Provided data
....

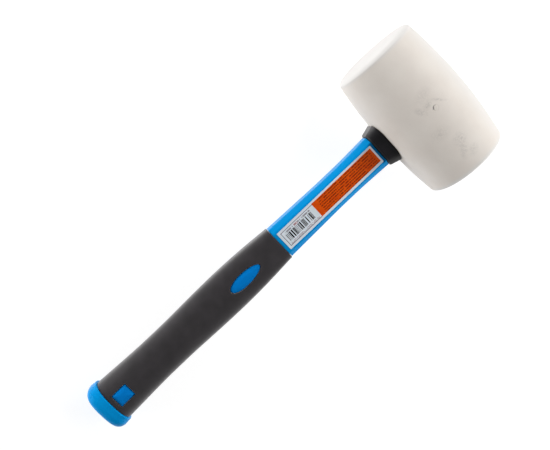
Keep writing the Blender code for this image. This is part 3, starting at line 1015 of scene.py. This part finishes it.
# Print on the label, in millimetres of the tool's frame
PANEL_X = (-95.5, -43.2)
PANEL_Y = (-5.36, 5.67)
FRAME_X = (-123.3, -95.5)
FRAME_Y = (-5.4, 5.3)
FRAME_LINE = 0.36  # thickness of the frame's line
STAMP_X = (-113.0, -110.0)
STAMP_Y = (2.7, 4.2)
BARS_Y = (-2.8, 2.5)
LABEL_SHADE_X = (-66.0, -44.0)  # painted shade: the label darkens towards the head
INK_SPREAD = 1.4  # how much wider a bar prints than it is drawn
# Centre and width of each bar, the centre measured back along the handle
BARS = (
    (99.4, 0.25), (100.0, 0.25), (100.8, 0.65), (102.1, 0.25), (104.0, 0.5), (105.7, 0.3),
    (106.4, 0.3), (107.0, 0.3), (107.7, 0.3), (109.1, 0.65), (110.2, 0.3), (110.8, 0.3),
    (111.9, 0.2), (112.8, 0.2), (113.5, 0.2), (114.3, 0.55), (115.1, 0.3), (116.4, 0.65),
    (118.1, 0.7), (119.2, 0.25), (120.1, 0.2), (121.0, 0.3),
)


DASHES_LEFT_OUT = 0.28  # share of the dashes that are blank
WORD_LENGTH = 6.5  # in dashes
WORD_SHIFT = 3.7  # in words, from each row to the next
OTHER_NUMBERS = 40.0  # row offset that gives the words random numbers of their own


def dashes(look, x, y, top, pitch, weight, run, gaps, ends):
    """Rows of short dashes with gaps like those between words, in no script and saying nothing.

    Top is the first row's upper edge, pitch the rows' spacing, weight a dash's share of it, run a dash's
    length, gaps the share of the words left blank, and ends the rows' two ends.
    """
    row = look.math("DIVIDE", look.math("SUBTRACT", top, y), pitch)
    line = look.math("COMPARE", look.math("FRACT", row), 0.5, weight / 2)
    number = look.math("FLOOR", row)
    marks = look.math("GREATER_THAN", look.scatter(look.math("DIVIDE", x, run), row), DASHES_LEFT_OUT)
    shift = look.math("MULTIPLY", number, WORD_SHIFT)
    word = look.math("ADD", look.math("DIVIDE", x, run * WORD_LENGTH), shift)
    words = look.math("GREATER_THAN", look.scatter(word, look.math("ADD", row, OTHER_NUMBERS)), gaps)
    return look.all(line, marks, words, look.inside(x, *ends))


def bar_masks(look, x):
    """The bars as two ramps with hard steps, because one ramp can't hold the steps of them all."""
    masks = []
    middle = len(BARS) // 2
    for half in (BARS[:middle], BARS[middle:]):
        low, high = half[0][0] - 1, half[-1][0] + 1
        stops = [(0.0, 0.0)]
        for centre, width in half:
            width *= INK_SPREAD
            for edge, value in ((centre - width / 2, 1.0), (centre + width / 2, 0.0)):
                stops.append(((edge - low) / (high - low), value))
        along = look.math("DIVIDE", look.math("SUBTRACT", look.math("MULTIPLY", x, -1.0), low), high - low)
        masks.append(look.all(look.ramp(along, *stops, steps=True), look.inside(along, 0.0, 0.999)))
    return look.any(*masks)


def paper_look():
    look = Look("label_print", Roughness=0.42, Specular_IOR_Level=0.15)
    x, y = look.millimetres()
    paper = look.ramp(look.noise(0.003, 3), (0.3, (0.72, 0.785, 0.85)), (0.7, (0.78, 0.83, 0.89)))
    orange = look.ramp(look.noise(0.004, 3), (0.3, (0.68, 0.065, 0.001)), (0.7, (0.775, 0.097, 0.002)))
    text = dashes(look, x, y, top=5.4, pitch=1.59, weight=0.44, run=0.32, gaps=0.05, ends=(-91.5, -45.0))
    orange = look.mix(look.math("MULTIPLY", text, 0.78), orange, (0.05, 0.004, 0.001))
    colour = look.mix(look.all(look.inside(x, *PANEL_X), look.inside(y, *PANEL_Y)), paper, orange)
    box = look.all(look.inside(x, *FRAME_X), look.inside(y, *FRAME_Y))
    hollow = look.all(
        look.inside(x, FRAME_X[0] + FRAME_LINE, FRAME_X[1] + 1),
        look.inside(y, FRAME_Y[0] + FRAME_LINE, FRAME_Y[1] - FRAME_LINE),
    )
    colour = look.mix(look.math("SUBTRACT", box, hollow), colour, (0.11, 0.095, 0.13))
    small = dashes(look, x, y, top=4.3, pitch=1.5, weight=0.7, run=0.5, gaps=0.25, ends=(-121.5, -99.0))
    small = look.all(small, look.inside(y, 2.85, 4.25))
    colour = look.mix(look.math("MULTIPLY", small, 0.7), colour, (0.12, 0.10, 0.12))
    stamp = look.all(look.inside(x, *STAMP_X), look.inside(y, *STAMP_Y), look.noise(0.0012, 1))
    colour = look.mix(stamp, colour, (0.55, 0.10, 0.10))
    foot = dashes(look, x, y, top=-3.55, pitch=0.75, weight=0.55, run=0.45, gaps=0.12, ends=(-122.0, -96.8))
    foot = look.all(foot, look.inside(y, -5.0, -3.55))
    colour = look.mix(look.math("MULTIPLY", foot, 0.7), colour, (0.26, 0.13, 0.17))
    bars = look.all(bar_masks(look, x), look.inside(y, *BARS_Y))
    colour = look.mix(bars, colour, (0.008, 0.007, 0.009))
    # Painted shade, darkening the label towards the head
    look.colour(look.mix(look.fade(x, *LABEL_SHADE_X, 0.0, 0.32), colour, (0.0, 0.0, 0.0)))
    look.roughness(0.38, 0.5, look.noise(0.002, 3))
    return look.material


def glass_look():
    look = Look("glass_fibre", Roughness=0.45)
    grain = look.noise(0.0006, 3, stretch=(0.05, 1, 1))
    look.colour(look.ramp(grain, (0.35, (0.52, 0.47, 0.29)), (0.65, (0.66, 0.62, 0.42))))
    look.roughness(0.38, 0.55, grain)
    look.bump((grain, 0.3, 0.0001))
    return look.material


def resin_look():
    look = Look("epoxy_resin", Roughness=0.3)
    look.colour(look.ramp(look.noise(0.003, 3), (0.3, (0.26, 0.20, 0.09)), (0.7, (0.34, 0.27, 0.14))))
    look.roughness(0.25, 0.4, look.noise(0.002, 2))
    return look.material


# ---------------------------------------------------------------- stage


FLOOR_REACH = 6.0
FLOOR_GREY = 0.30
FLOOR_GLOW = 0.85  # keeps the ground white, as in the photo


def make_floor():
    mesh = bpy.data.meshes.new("floor")
    corners = [(x * FLOOR_REACH, y * FLOOR_REACH, 0) for x, y in ((-1, -1), (1, -1), (1, 1), (-1, 1))]
    mesh.from_pydata(corners, [], [(0, 1, 2, 3)])
    floor = thing("floor", mesh)
    look = Look("pale_floor", Roughness=0.8)
    look.colour((FLOOR_GREY, FLOOR_GREY, FLOOR_GREY))
    look.shader.inputs["Emission Color"].default_value = (1, 1, 1, 1)
    look.shader.inputs["Emission Strength"].default_value = FLOOR_GLOW
    mesh.materials.append(look.material)


# Softboxes: name, degrees round from +X, degrees up, watts
LIGHTS = (
    ("left_back_low", 135, 12, 7.3),
    ("right_high", 315, 35, 5.7),
    ("past_the_head", 0, 35, 4.7),
    ("left_high", 45, 35, 2.2),
    ("left_end_low", 90, 12, 1.8),
    ("right_end_low", 270, 12, 1.2),
    ("behind_the_butt", 180, 12, 0.8),
)
LIGHT_AIM = Vector((0.03, 0, 0.02))
LIGHT_DISTANCE = 1.1
LIGHT_SIZE = 0.6


def make_light(name, around, above, watts):
    data = bpy.data.lights.new(name, "AREA")
    data.shape = "SQUARE"
    data.size = LIGHT_SIZE
    data.energy = watts
    light = bpy.data.objects.new(name, data)
    around, above = math.radians(around), math.radians(above)
    flat = math.cos(above)
    back = Vector((flat * math.cos(around), flat * math.sin(around), math.sin(above)))
    light.location = LIGHT_AIM + back * LIGHT_DISTANCE
    light.rotation_euler = (-back).to_track_quat("-Z", "Y").to_euler()
    bpy.context.scene.collection.objects.link(light)


HORIZON_GLOW = (0.2, 0.3)  # heights of the view direction between which the walls' glow fades
GLOW_STRENGTH = 0.52


def make_world():
    """Pale walls round the stage, up to a little above the horizon."""
    world = bpy.data.worlds.new("studio")
    bpy.context.scene.world = world
    world.use_nodes = True
    nodes, links = world.node_tree.nodes, world.node_tree.links
    split = nodes.new("ShaderNodeSeparateXYZ")
    links.new(nodes.new("ShaderNodeTexCoord").outputs["Generated"], split.inputs[0])
    ramp = nodes.new("ShaderNodeValToRGB")
    low, high = ramp.color_ramp.elements
    low.position, low.color = HORIZON_GLOW[0], (1, 1, 1, 1)
    high.position, high.color = HORIZON_GLOW[1], (0, 0, 0, 1)
    links.new(split.outputs["Z"], ramp.inputs[0])
    links.new(ramp.outputs[0], nodes["Background"].inputs["Color"])
    nodes["Background"].inputs["Strength"].default_value = GLOW_STRENGTH


def make_camera():
    data = bpy.data.cameras.new("camera")
    data.sensor_width = SENSOR
    data.lens = LENS
    data.clip_start = 0.01
    camera = bpy.data.objects.new("camera", data)
    turn = Euler([math.radians(a) for a in CAMERA_TURN]).to_matrix().to_4x4()
    camera.matrix_world = TOOL @ Matrix.Translation(CAMERA_PLACE) @ turn
    bpy.context.scene.collection.objects.link(camera)
    bpy.context.scene.camera = camera


def paint(node, look):
    """Gives a CAD node that keeps its own shape its procedural material."""
    mesh = frame["nodes"][node].data
    mesh.materials.clear()
    mesh.materials.append(look)


def main():
    make_camera()
    make_floor()
    make_world()
    for name, around, above, watts in LIGHTS:
        make_light(name, around, above, watts)
    bpy.context.scene.view_settings.view_transform = "Standard"
    black, blue = black_look(), blue_look()
    make_head(rubber_look())
    make_plug(black)
    make_collar(black)
    make_jacket(blue)
    make_grip(grip_look())
    make_cap(blue)
    make_label(paper_look())
    paint("fibreglass_core", glass_look())
    paint("eye_adhesive", resin_look())


main()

....

Give back the listing exactly, please, from its first line to the line containing "and saying nothing.", inclusive, and nothing past that line.

Result for this exercise
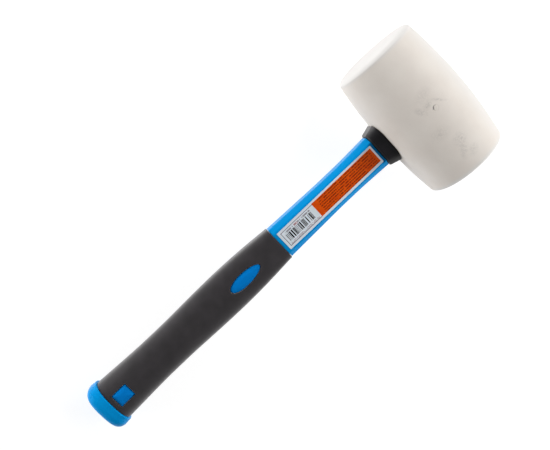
Keep writing the Blender code for this image. This is part 3, starting at line 1015 of scene.py. This part finishes it.
# Print on the label, in millimetres of the tool's frame
PANEL_X = (-95.5, -43.2)
PANEL_Y = (-5.36, 5.67)
FRAME_X = (-123.3, -95.5)
FRAME_Y = (-5.4, 5.3)
FRAME_LINE = 0.36  # thickness of the frame's line
STAMP_X = (-113.0, -110.0)
STAMP_Y = (2.7, 4.2)
BARS_Y = (-2.8, 2.5)
LABEL_SHADE_X = (-66.0, -44.0)  # painted shade: the label darkens towards the head
INK_SPREAD = 1.4  # how much wider a bar prints than it is drawn
# Centre and width of each bar, the centre measured back along the handle
BARS = (
    (99.4, 0.25), (100.0, 0.25), (100.8, 0.65), (102.1, 0.25), (104.0, 0.5), (105.7, 0.3),
    (106.4, 0.3), (107.0, 0.3), (107.7, 0.3), (109.1, 0.65), (110.2, 0.3), (110.8, 0.3),
    (111.9, 0.2), (112.8, 0.2), (113.5, 0.2), (114.3, 0.55), (115.1, 0.3), (116.4, 0.65),
    (118.1, 0.7), (119.2, 0.25), (120.1, 0.2), (121.0, 0.3),
)


DASHES_LEFT_OUT = 0.28  # share of the dashes that are blank
WORD_LENGTH = 6.5  # in dashes
WORD_SHIFT = 3.7  # in words, from each row to the next
OTHER_NUMBERS = 40.0  # row offset that gives the words random numbers of their own


def dashes(look, x, y, top, pitch, weight, run, gaps, ends):
    """Rows of short dashes with gaps like those between words, in no script and saying nothing.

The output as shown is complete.